In the not so distant past, local and regional specialists sold high-performance audio, marketing themselves as the brands they represented and assuring consumers their storefronts sold the best possible products. This “push” mentality, which worked for many years, required highly trained sales professionals, manufacturers agreeing to limited distribution, and charging premium prices for the products as well as the mystique that comes with being a discerning customer.

This mentality, however, doesn’t apply at all today because lower performance products are being touted as “the solution,” with their good looks and quick installation. Plus, we’re dealing with the Internet and people buying multi-thousand dollar systems without hearing them first.
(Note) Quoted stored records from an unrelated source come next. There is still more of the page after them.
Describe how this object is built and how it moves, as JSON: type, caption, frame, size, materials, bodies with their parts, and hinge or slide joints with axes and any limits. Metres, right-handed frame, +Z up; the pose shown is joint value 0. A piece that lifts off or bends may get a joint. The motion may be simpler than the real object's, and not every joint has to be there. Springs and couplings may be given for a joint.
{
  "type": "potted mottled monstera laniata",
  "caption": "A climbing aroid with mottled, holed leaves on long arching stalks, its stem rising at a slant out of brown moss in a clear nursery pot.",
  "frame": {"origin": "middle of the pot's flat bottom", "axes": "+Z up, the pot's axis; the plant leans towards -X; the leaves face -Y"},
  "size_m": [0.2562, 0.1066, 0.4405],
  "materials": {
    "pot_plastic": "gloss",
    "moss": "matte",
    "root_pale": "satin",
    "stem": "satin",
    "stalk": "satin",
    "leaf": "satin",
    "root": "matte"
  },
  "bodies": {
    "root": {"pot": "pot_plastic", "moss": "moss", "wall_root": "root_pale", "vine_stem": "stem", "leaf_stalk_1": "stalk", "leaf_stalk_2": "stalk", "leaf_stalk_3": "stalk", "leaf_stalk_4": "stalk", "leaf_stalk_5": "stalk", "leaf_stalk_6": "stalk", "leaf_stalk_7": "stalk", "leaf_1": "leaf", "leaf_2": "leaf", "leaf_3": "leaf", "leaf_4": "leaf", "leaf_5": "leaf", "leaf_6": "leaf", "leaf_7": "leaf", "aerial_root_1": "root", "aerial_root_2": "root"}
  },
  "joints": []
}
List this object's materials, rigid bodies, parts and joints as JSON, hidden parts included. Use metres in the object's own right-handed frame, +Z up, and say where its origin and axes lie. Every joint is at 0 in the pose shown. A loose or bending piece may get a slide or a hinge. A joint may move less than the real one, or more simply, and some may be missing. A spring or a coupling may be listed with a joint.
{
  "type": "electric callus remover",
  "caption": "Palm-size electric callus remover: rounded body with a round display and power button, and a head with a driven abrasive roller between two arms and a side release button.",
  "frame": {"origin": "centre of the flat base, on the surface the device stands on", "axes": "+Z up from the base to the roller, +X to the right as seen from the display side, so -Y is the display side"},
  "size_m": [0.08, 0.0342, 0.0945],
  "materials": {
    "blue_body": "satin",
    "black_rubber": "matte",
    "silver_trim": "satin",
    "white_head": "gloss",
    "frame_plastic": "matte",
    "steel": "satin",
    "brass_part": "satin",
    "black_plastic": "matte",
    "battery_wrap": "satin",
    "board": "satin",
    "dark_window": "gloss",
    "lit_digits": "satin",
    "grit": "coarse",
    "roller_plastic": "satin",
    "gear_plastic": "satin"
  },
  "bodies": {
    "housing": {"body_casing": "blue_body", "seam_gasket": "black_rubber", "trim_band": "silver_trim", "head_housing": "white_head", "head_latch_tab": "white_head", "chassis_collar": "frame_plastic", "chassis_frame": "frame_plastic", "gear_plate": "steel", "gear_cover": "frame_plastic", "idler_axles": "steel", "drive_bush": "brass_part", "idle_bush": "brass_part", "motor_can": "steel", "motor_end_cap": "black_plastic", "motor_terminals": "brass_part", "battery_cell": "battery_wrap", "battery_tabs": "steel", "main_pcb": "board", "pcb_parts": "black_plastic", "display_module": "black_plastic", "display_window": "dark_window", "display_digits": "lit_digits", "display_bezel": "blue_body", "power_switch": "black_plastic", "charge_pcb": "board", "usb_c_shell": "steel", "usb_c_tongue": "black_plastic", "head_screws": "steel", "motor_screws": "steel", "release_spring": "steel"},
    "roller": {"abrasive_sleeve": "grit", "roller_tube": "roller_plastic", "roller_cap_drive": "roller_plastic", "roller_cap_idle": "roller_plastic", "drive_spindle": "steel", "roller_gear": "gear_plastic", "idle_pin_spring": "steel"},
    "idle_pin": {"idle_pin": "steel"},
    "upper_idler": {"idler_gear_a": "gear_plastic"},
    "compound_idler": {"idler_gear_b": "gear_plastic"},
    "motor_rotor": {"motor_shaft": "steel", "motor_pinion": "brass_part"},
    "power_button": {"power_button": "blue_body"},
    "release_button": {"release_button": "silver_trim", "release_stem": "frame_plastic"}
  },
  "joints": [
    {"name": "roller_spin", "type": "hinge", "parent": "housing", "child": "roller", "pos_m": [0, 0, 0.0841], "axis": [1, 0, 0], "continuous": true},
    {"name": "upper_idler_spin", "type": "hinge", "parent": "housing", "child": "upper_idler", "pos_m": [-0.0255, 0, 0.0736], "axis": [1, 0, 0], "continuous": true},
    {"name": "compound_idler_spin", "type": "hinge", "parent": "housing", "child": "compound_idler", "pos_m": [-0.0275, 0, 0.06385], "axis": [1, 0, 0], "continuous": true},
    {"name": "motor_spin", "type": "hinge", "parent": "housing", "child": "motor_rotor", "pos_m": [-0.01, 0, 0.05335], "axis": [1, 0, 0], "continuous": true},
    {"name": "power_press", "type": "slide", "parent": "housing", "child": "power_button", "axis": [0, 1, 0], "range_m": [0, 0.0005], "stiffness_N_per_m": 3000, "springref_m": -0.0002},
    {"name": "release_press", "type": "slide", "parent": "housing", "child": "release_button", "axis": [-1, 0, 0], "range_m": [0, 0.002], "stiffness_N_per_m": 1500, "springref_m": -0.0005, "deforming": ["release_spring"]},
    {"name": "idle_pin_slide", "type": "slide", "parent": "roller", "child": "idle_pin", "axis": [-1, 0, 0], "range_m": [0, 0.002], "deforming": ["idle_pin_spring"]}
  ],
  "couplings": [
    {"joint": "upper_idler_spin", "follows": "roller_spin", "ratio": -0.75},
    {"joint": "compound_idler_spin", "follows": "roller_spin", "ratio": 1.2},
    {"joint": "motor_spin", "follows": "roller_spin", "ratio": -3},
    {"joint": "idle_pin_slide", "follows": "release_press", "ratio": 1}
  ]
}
But those aren’t the only concerns plaguing the audio industry. We also need to ask ourselves: How does new technology, including wireless, play into the future? What will Hollywood and the record labels do about future content distribution? Will we continue toward compressed audio or will content reproduction quality become important to the masses? Will housing starts ever rebound to anything resembling the pre-meltdown levels? How will the global markets respond to new technologies? How will green initiatives impact the CE industry?

These are a lot of things to ponder. To me, it seems we have had a transformative change not just in global economies, but in the CE industry, too. In fact, I would argue that we’ve seen the end of an era in terms of how high-performance audio is bought and sold. So what will the new era look like?

At Klipsch Group, Inc., parent company for the Klipsch, Jamo, Mirage and Energy speaker brands, we believe form factors, proper application of available and understandable technologies, and maintenance of high-performance products will be essential.

While people have to be more cautious of how they spend their money these days, it doesn’t mean they should interpret this as having to buy lower quality items. But having had the privilege of traveling the world these past 15 years, it’s obvious the United States has embraced a “throw away” mentality. By this, I mean buying or leasing new cars every year or two, buying and selling houses on a regular basis, and habitually purchasing new computers, cell phones and video games.

Because we, as a country, have started to view consumer electronics as a disposable category, there’s been a rise in cheap, low-quality products. Therefore, it’s time for manufacturers to make a change and stop building “good enough” products.

Consider these questions:

  • What if the new era is no longer has a “throw away” mentality? What if people began to value how they feel a year from now or 10?
  • What if people start looking at high-quality entertainment products as an investment that will improve the quality of their everyday lives?
  • What if people begin to realize they’re harming the environment when they buy a cheap, poor performing product that ends up in the garbage six to 12 months later? These products can last an eternity in a landfill, using up limited and valuable natural resources.

Buying better quality not only yields a better experience, it also means spending far less over time and taking better care of the environment by not throwing items away. Companies that have found success with the “buy cheap and worry about it tomorrow” mentality will suffer greatly if such a change is made, while those of us who believe that value is not about low price, but longevity and memorable experiences, will see significant opportunities in the future.

Yes, I think you can see the end of an era while it’s happening as long as you pay attention and open your mind to things you might not have in the past. While new speakers, flat-panel TVs, computers and smartphones are not necessity products, I know almost everyone would love to have them, and this gives us the great privilege of creating new concepts for a very long time.

I wish you all good luck in this exciting new era!